- _SUPPLIED DATA_
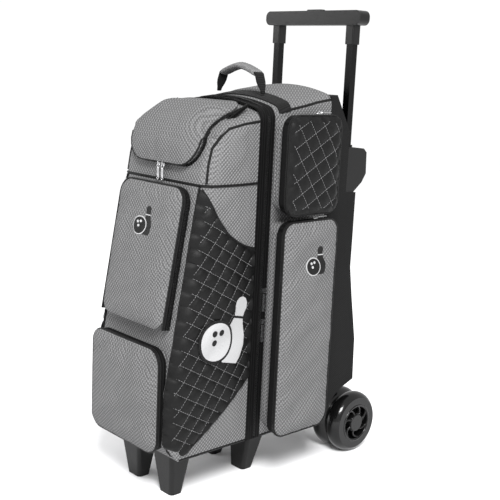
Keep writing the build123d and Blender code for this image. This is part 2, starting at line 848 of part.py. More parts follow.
def make_shoe_flap():
    """Hood over the top front corner, hinged behind, zipped along its sides and front."""
    with BuildPart() as flap:
        add(front_body(flap_gap + flap_thickness, flap_half_width))
        add(front_body(flap_gap, flap_half_width + 1), mode=Mode.SUBTRACT)
        add(box_between((-200, -half_length - 50, flap_front_low),
                        (200, zip_y - flap_hinge_depth, 900)), mode=Mode.INTERSECT)
    keep(flap.part, "shoe_flap")


lean = atan2(front_belly_depth - front_brow_depth, front_brow_height - front_belly_high)


def wall_plane(height, proud):
    """A plane on the leaning front wall: across is +X, up runs up the wall."""
    along = (height - front_belly_high) / cos(lean)
    y = zip_y - front_belly_depth + along * sin(lean) - proud * cos(lean)
    z = front_belly_high + along * cos(lean) + proud * sin(lean)
    return Plane(origin=(0, y, z), x_dir=(1, 0, 0), z_dir=(0, -cos(lean), sin(lean)))


def make_upper_front_pocket():
    """Pocket that leans with the front wall, its face zipped round an upside-down U."""
    middle = (upper_front_low + upper_front_high) / 2
    half_v = (upper_front_high - upper_front_low) / 2 / cos(lean)
    gusset = pocket_ring(wall_plane(middle, 0), upper_front_half_width, half_v, upper_front_proud,
                         pocket_corner + 8)
    panel = pocket_panel(wall_plane(middle, upper_front_proud + panel_gap),
                         upper_front_half_width + panel_overhang, half_v + panel_overhang,
                         panel_thickness, pocket_corner + 8, 3)
    keep(gusset, "upper_front_gusset")
    keep(panel, "upper_front_panel")


def make_lower_front_pocket():
    """Bulging pocket at the front's foot."""
    middle = (lower_front_low + lower_front_high) / 2
    half_v = (lower_front_high - lower_front_low) / 2
    face_y = front_face_y + lower_panel_thickness
    base = Plane(origin=(0, zip_y - front_belly_depth + 40, middle), x_dir=(1, 0, 0), z_dir=(0, -1, 0))
    reach = (zip_y - front_belly_depth + 40) - (face_y + panel_gap)
    with BuildPart() as gusset:
        add(pocket_ring(base, lower_front_half_width, half_v, reach, pocket_corner + 8))
        add(front_body(0, body_half_width), mode=Mode.SUBTRACT)
    panel = pocket_panel(Plane(origin=(0, face_y, middle), x_dir=(1, 0, 0), z_dir=(0, -1, 0)),
                         lower_front_half_width + panel_overhang, half_v + panel_overhang,
                         lower_panel_thickness, pocket_corner + 8, 8)
    keep(gusset.part, "lower_front_gusset")
    keep(panel, "lower_front_panel")


# Zip sliders and pulls
def make_main_pulls():
    """Two sliders on the main zip, right-hand side, and the pull that hangs from each."""
    x = body_half_width + tape_thickness
    y = zip_y + slider_depth
    half = slider_size / 2
    with BuildPart() as sliders:
        for z in slider_heights:
            add(box_between((x, y - half, z - half), (x + slider_rise, y + half, z + half)))
    keep(sliders.part, "main_zip_sliders")
    for z, name in zip(slider_heights, ("main_zip_pull_upper", "main_zip_pull_lower")):
        top = z - half - pull_gap
        with BuildPart() as pull:
            add(box_between((x + 1.5, y - pull_width / 2, top - pull_length),
                            (x + 1.5 + pull_thickness, y + pull_width / 2, top)))
        keep(pull.part, name)


def make_shoe_pulls():
    """Two pulls that hang at the middle of the shoe flap's front edge."""
    y = zip_y - front_brow_depth - 8
    with BuildPart() as pulls:
        for x in shoe_pull_xs:
            add(box_between((x - pull_width / 2, y - pull_thickness, flap_front_low - 0.5 - pull_length),
                            (x + pull_width / 2, y, flap_front_low - 0.5)))
    keep(pulls.part, "shoe_zip_pulls")


make_rear_shell()
make_back_shell()
make_back_board()
for index, name in enumerate(("lower_ball_cup", "middle_ball_cup", "upper_ball_cup")):
    make_ball_cup(index, name)
make_base_tray()
keep_pair(foot_solid(mid_foot_x, zip_y + mid_foot_depth, mid_foot_rake), "mid_foot")
keep_pair(foot_solid(front_foot_x, zip_y - front_foot_depth, 0), "front_foot")
make_rear_tape()
make_carry_band()
make_carry_handle()
make_wheel()
make_axle()
make_wheel_carrier()
make_tubes()
make_tube_brackets()
make_grip()
make_release()
make_side_pocket("upper_side", upper_pocket_length, upper_pocket_low, upper_pocket_high)
make_side_pocket("lower_side", lower_pocket_length, lower_pocket_low, lower_pocket_high)
make_front_shell()
make_divider()
make_front_tray()
make_front_tape()
make_shoe_flap()
make_upper_front_pocket()
make_lower_front_pocket()
make_main_pulls()
make_shoe_pulls()
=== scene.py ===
# %% [markdown]
# # An upright roller bag for three bowling balls
# The bag's frame, wheels, feet, trays, balls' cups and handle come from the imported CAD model. This
# lesson gives it what a sewing room gives it: cloth skins that swell and crease, quilted panels,
# piping, zips, embroidery and a wrapped carry handle. Every piece rides on a body of the frame.

# %% Load the frame
from math import atan2, ceil, cos, hypot, pi, radians, sin

import bpy
from mathutils import Matrix, Vector, noise


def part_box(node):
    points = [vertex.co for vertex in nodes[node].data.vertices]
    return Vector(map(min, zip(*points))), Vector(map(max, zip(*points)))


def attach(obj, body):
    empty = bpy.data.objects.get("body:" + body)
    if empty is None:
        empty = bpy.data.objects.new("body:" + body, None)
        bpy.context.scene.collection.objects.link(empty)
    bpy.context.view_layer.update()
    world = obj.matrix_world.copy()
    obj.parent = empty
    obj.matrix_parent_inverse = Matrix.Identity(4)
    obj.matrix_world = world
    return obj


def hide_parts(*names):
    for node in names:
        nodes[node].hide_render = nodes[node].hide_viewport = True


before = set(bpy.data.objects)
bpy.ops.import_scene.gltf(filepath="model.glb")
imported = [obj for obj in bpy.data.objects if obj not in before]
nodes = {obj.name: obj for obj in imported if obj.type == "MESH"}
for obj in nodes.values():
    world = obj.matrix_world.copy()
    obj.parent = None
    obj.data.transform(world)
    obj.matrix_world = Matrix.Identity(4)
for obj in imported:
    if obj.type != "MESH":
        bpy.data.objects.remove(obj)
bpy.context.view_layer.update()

# %% [markdown]
# ## Helpers for working by hand
# Most of Blender's operators act on everything that is selected, so each one below first selects a
# single object. A mesh can only bend where it has vertices: `slice_up` cuts a piece into a fine grid
# with bisect planes, which keeps its outline exactly, where a remesh would round every seam away.
# Cords, tapes and badges start as curves: `drawn` makes the curve and `meshed` turns it into a mesh.

# %% Selecting, slicing and shaping
MM = 0.001


def only(ob):
    bpy.ops.object.select_all(action="DESELECT")
    ob.select_set(True)
    bpy.context.view_layer.objects.active = ob


def edit(ob):
    only(ob)
    bpy.ops.object.mode_set(mode="EDIT")
    bpy.ops.mesh.select_all(action="SELECT")


def leave():
    bpy.ops.object.mode_set(mode="OBJECT")


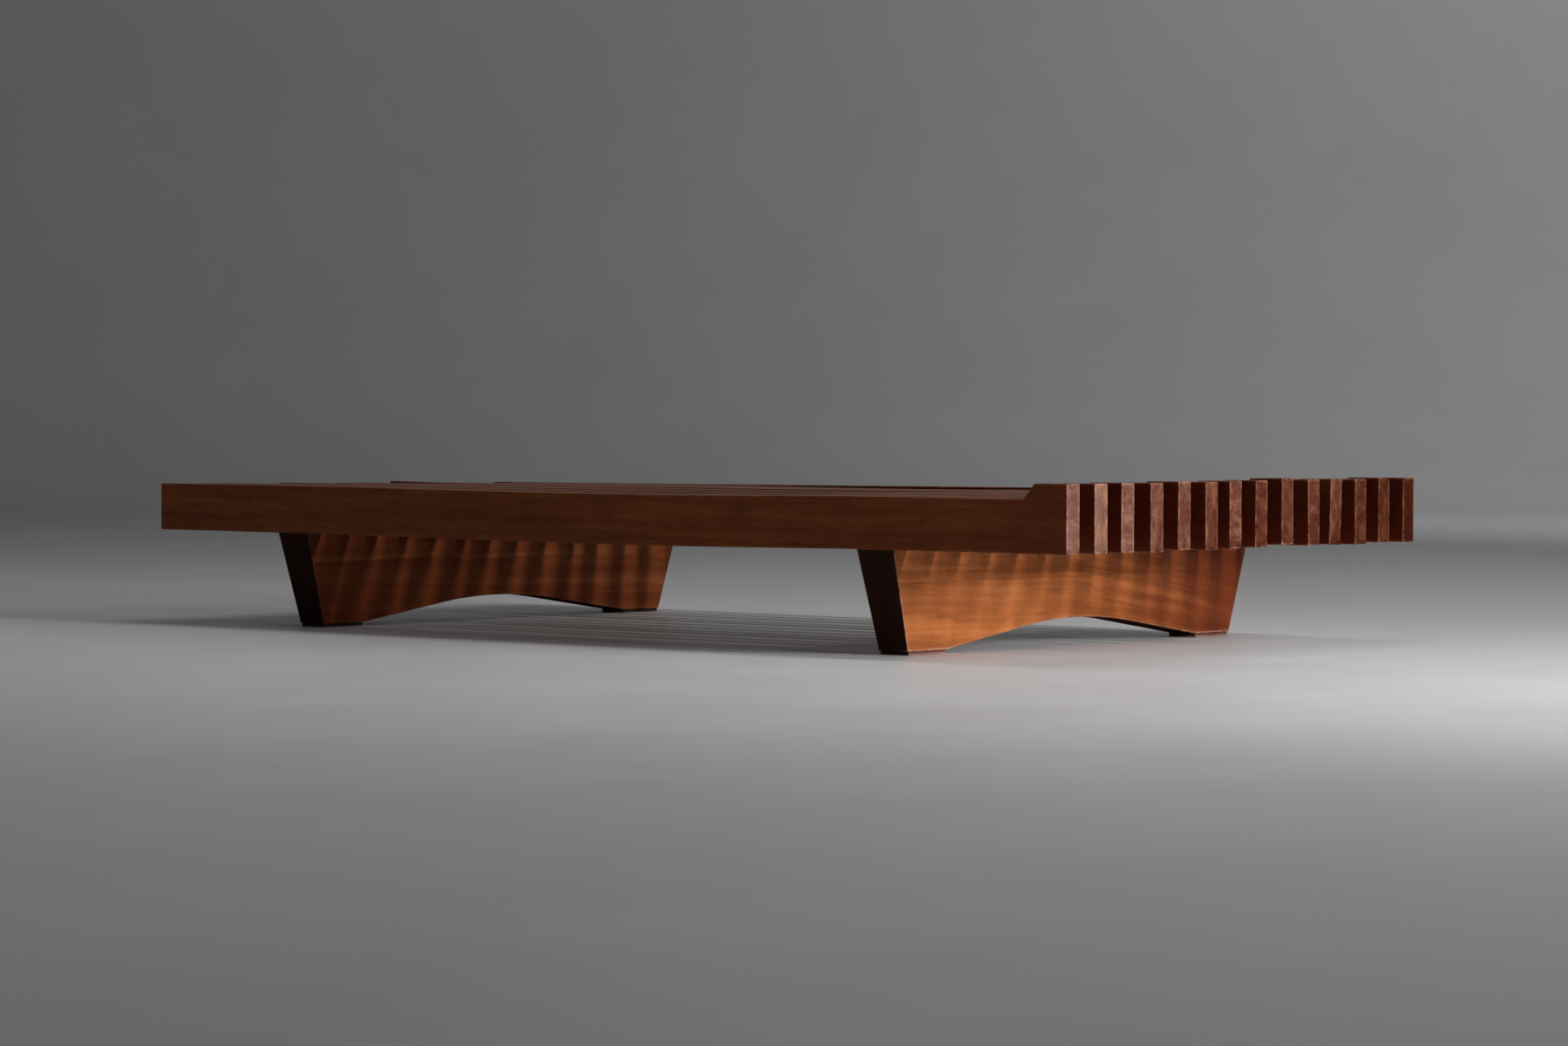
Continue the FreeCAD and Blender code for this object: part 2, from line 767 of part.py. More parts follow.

- _GIVEN INSTRUCTION_
All of the entries above must be quoted exactly.

- _RESPONSE TO THE TASK_
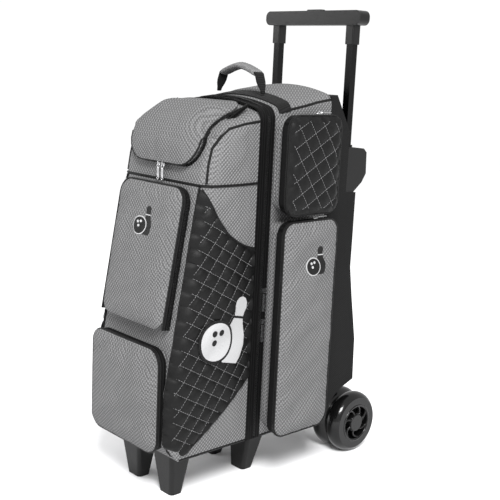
Keep writing the build123d and Blender code for this image. This is part 2, starting at line 848 of part.py. More parts follow.
def make_shoe_flap():
    """Hood over the top front corner, hinged behind, zipped along its sides and front."""
    with BuildPart() as flap:
        add(front_body(flap_gap + flap_thickness, flap_half_width))
        add(front_body(flap_gap, flap_half_width + 1), mode=Mode.SUBTRACT)
        add(box_between((-200, -half_length - 50, flap_front_low),
                        (200, zip_y - flap_hinge_depth, 900)), mode=Mode.INTERSECT)
    keep(flap.part, "shoe_flap")


lean = atan2(front_belly_depth - front_brow_depth, front_brow_height - front_belly_high)


def wall_plane(height, proud):
    """A plane on the leaning front wall: across is +X, up runs up the wall."""
    along = (height - front_belly_high) / cos(lean)
    y = zip_y - front_belly_depth + along * sin(lean) - proud * cos(lean)
    z = front_belly_high + along * cos(lean) + proud * sin(lean)
    return Plane(origin=(0, y, z), x_dir=(1, 0, 0), z_dir=(0, -cos(lean), sin(lean)))


def make_upper_front_pocket():
    """Pocket that leans with the front wall, its face zipped round an upside-down U."""
    middle = (upper_front_low + upper_front_high) / 2
    half_v = (upper_front_high - upper_front_low) / 2 / cos(lean)
    gusset = pocket_ring(wall_plane(middle, 0), upper_front_half_width, half_v, upper_front_proud,
                         pocket_corner + 8)
    panel = pocket_panel(wall_plane(middle, upper_front_proud + panel_gap),
                         upper_front_half_width + panel_overhang, half_v + panel_overhang,
                         panel_thickness, pocket_corner + 8, 3)
    keep(gusset, "upper_front_gusset")
    keep(panel, "upper_front_panel")


def make_lower_front_pocket():
    """Bulging pocket at the front's foot."""
    middle = (lower_front_low + lower_front_high) / 2
    half_v = (lower_front_high - lower_front_low) / 2
    face_y = front_face_y + lower_panel_thickness
    base = Plane(origin=(0, zip_y - front_belly_depth + 40, middle), x_dir=(1, 0, 0), z_dir=(0, -1, 0))
    reach = (zip_y - front_belly_depth + 40) - (face_y + panel_gap)
    with BuildPart() as gusset:
        add(pocket_ring(base, lower_front_half_width, half_v, reach, pocket_corner + 8))
        add(front_body(0, body_half_width), mode=Mode.SUBTRACT)
    panel = pocket_panel(Plane(origin=(0, face_y, middle), x_dir=(1, 0, 0), z_dir=(0, -1, 0)),
                         lower_front_half_width + panel_overhang, half_v + panel_overhang,
                         lower_panel_thickness, pocket_corner + 8, 8)
    keep(gusset.part, "lower_front_gusset")
    keep(panel, "lower_front_panel")


# Zip sliders and pulls
def make_main_pulls():
    """Two sliders on the main zip, right-hand side, and the pull that hangs from each."""
    x = body_half_width + tape_thickness
    y = zip_y + slider_depth
    half = slider_size / 2
    with BuildPart() as sliders:
        for z in slider_heights:
            add(box_between((x, y - half, z - half), (x + slider_rise, y + half, z + half)))
    keep(sliders.part, "main_zip_sliders")
    for z, name in zip(slider_heights, ("main_zip_pull_upper", "main_zip_pull_lower")):
        top = z - half - pull_gap
        with BuildPart() as pull:
            add(box_between((x + 1.5, y - pull_width / 2, top - pull_length),
                            (x + 1.5 + pull_thickness, y + pull_width / 2, top)))
        keep(pull.part, name)


def make_shoe_pulls():
    """Two pulls that hang at the middle of the shoe flap's front edge."""
    y = zip_y - front_brow_depth - 8
    with BuildPart() as pulls:
        for x in shoe_pull_xs:
            add(box_between((x - pull_width / 2, y - pull_thickness, flap_front_low - 0.5 - pull_length),
                            (x + pull_width / 2, y, flap_front_low - 0.5)))
    keep(pulls.part, "shoe_zip_pulls")


make_rear_shell()
make_back_shell()
make_back_board()
for index, name in enumerate(("lower_ball_cup", "middle_ball_cup", "upper_ball_cup")):
    make_ball_cup(index, name)
make_base_tray()
keep_pair(foot_solid(mid_foot_x, zip_y + mid_foot_depth, mid_foot_rake), "mid_foot")
keep_pair(foot_solid(front_foot_x, zip_y - front_foot_depth, 0), "front_foot")
make_rear_tape()
make_carry_band()
make_carry_handle()
make_wheel()
make_axle()
make_wheel_carrier()
make_tubes()
make_tube_brackets()
make_grip()
make_release()
make_side_pocket("upper_side", upper_pocket_length, upper_pocket_low, upper_pocket_high)
make_side_pocket("lower_side", lower_pocket_length, lower_pocket_low, lower_pocket_high)
make_front_shell()
make_divider()
make_front_tray()
make_front_tape()
make_shoe_flap()
make_upper_front_pocket()
make_lower_front_pocket()
make_main_pulls()
make_shoe_pulls()
=== scene.py ===
# %% [markdown]
# # An upright roller bag for three bowling balls
# The bag's frame, wheels, feet, trays, balls' cups and handle come from the imported CAD model. This
# lesson gives it what a sewing room gives it: cloth skins that swell and crease, quilted panels,
# piping, zips, embroidery and a wrapped carry handle. Every piece rides on a body of the frame.

# %% Load the frame
from math import atan2, ceil, cos, hypot, pi, radians, sin

import bpy
from mathutils import Matrix, Vector, noise


def part_box(node):
    points = [vertex.co for vertex in nodes[node].data.vertices]
    return Vector(map(min, zip(*points))), Vector(map(max, zip(*points)))


def attach(obj, body):
    empty = bpy.data.objects.get("body:" + body)
    if empty is None:
        empty = bpy.data.objects.new("body:" + body, None)
        bpy.context.scene.collection.objects.link(empty)
    bpy.context.view_layer.update()
    world = obj.matrix_world.copy()
    obj.parent = empty
    obj.matrix_parent_inverse = Matrix.Identity(4)
    obj.matrix_world = world
    return obj


def hide_parts(*names):
    for node in names:
        nodes[node].hide_render = nodes[node].hide_viewport = True


before = set(bpy.data.objects)
bpy.ops.import_scene.gltf(filepath="model.glb")
imported = [obj for obj in bpy.data.objects if obj not in before]
nodes = {obj.name: obj for obj in imported if obj.type == "MESH"}
for obj in nodes.values():
    world = obj.matrix_world.copy()
    obj.parent = None
    obj.data.transform(world)
    obj.matrix_world = Matrix.Identity(4)
for obj in imported:
    if obj.type != "MESH":
        bpy.data.objects.remove(obj)
bpy.context.view_layer.update()

# %% [markdown]
# ## Helpers for working by hand
# Most of Blender's operators act on everything that is selected, so each one below first selects a
# single object. A mesh can only bend where it has vertices: `slice_up` cuts a piece into a fine grid
# with bisect planes, which keeps its outline exactly, where a remesh would round every seam away.
# Cords, tapes and badges start as curves: `drawn` makes the curve and `meshed` turns it into a mesh.

# %% Selecting, slicing and shaping
MM = 0.001


def only(ob):
    bpy.ops.object.select_all(action="DESELECT")
    ob.select_set(True)
    bpy.context.view_layer.objects.active = ob


def edit(ob):
    only(ob)
    bpy.ops.object.mode_set(mode="EDIT")
    bpy.ops.mesh.select_all(action="SELECT")


def leave():
    bpy.ops.object.mode_set(mode="OBJECT")


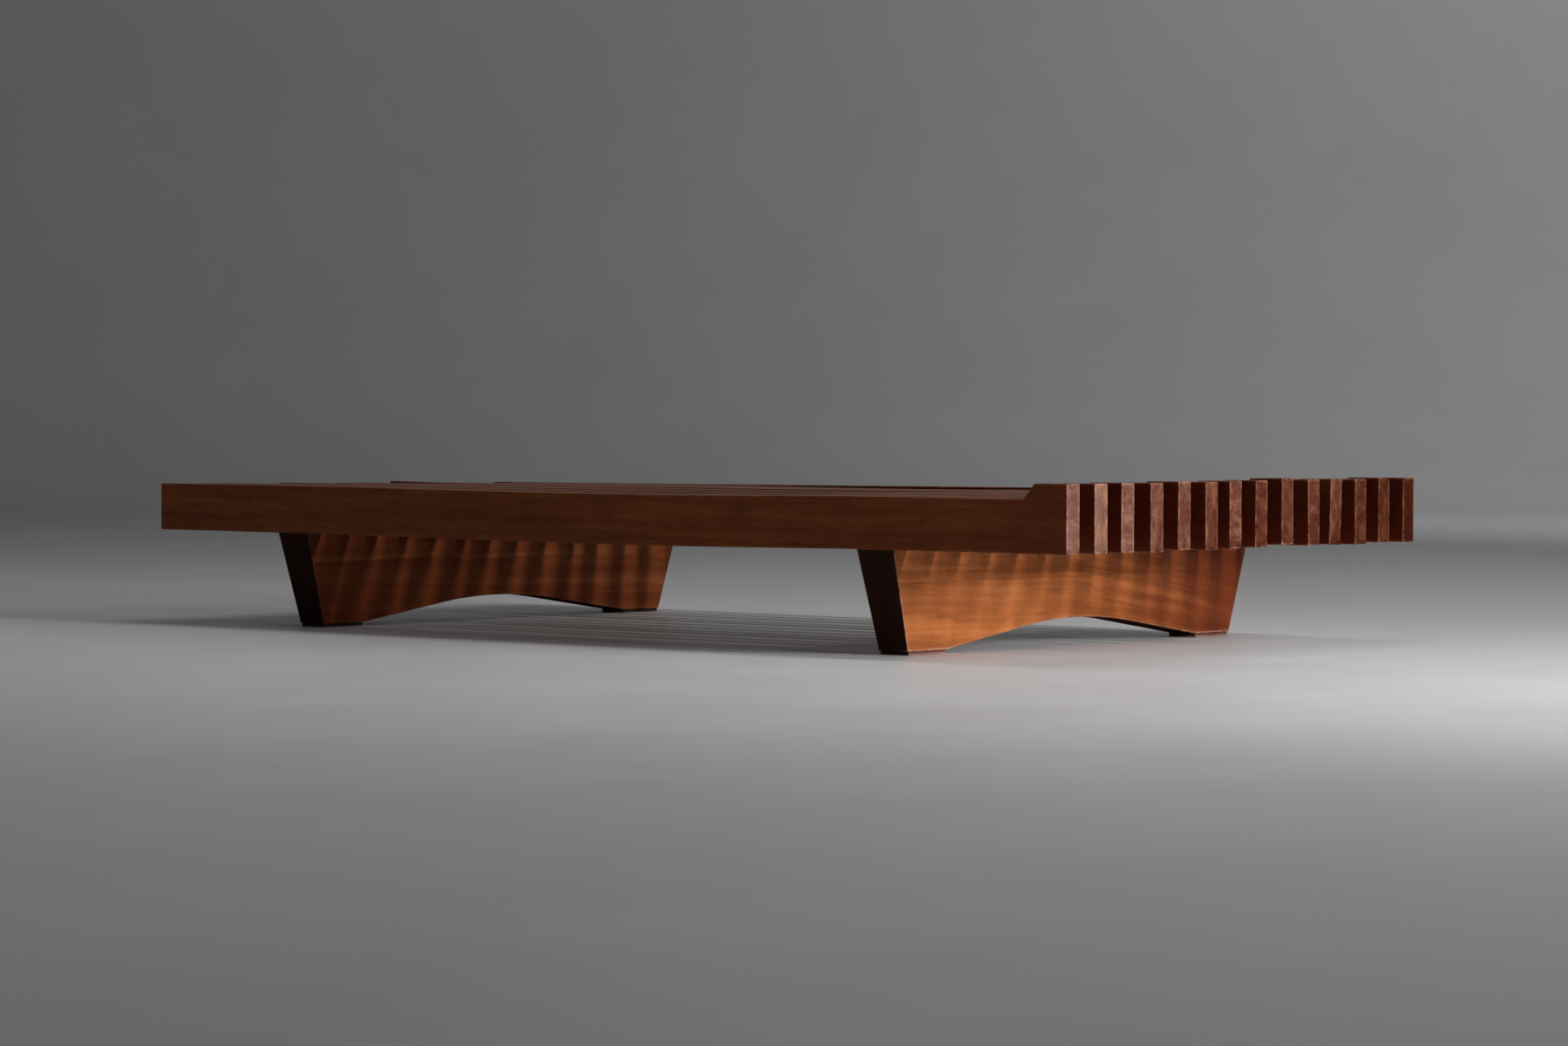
Continue the FreeCAD and Blender code for this object: part 2, from line 767 of part.py. More parts follow.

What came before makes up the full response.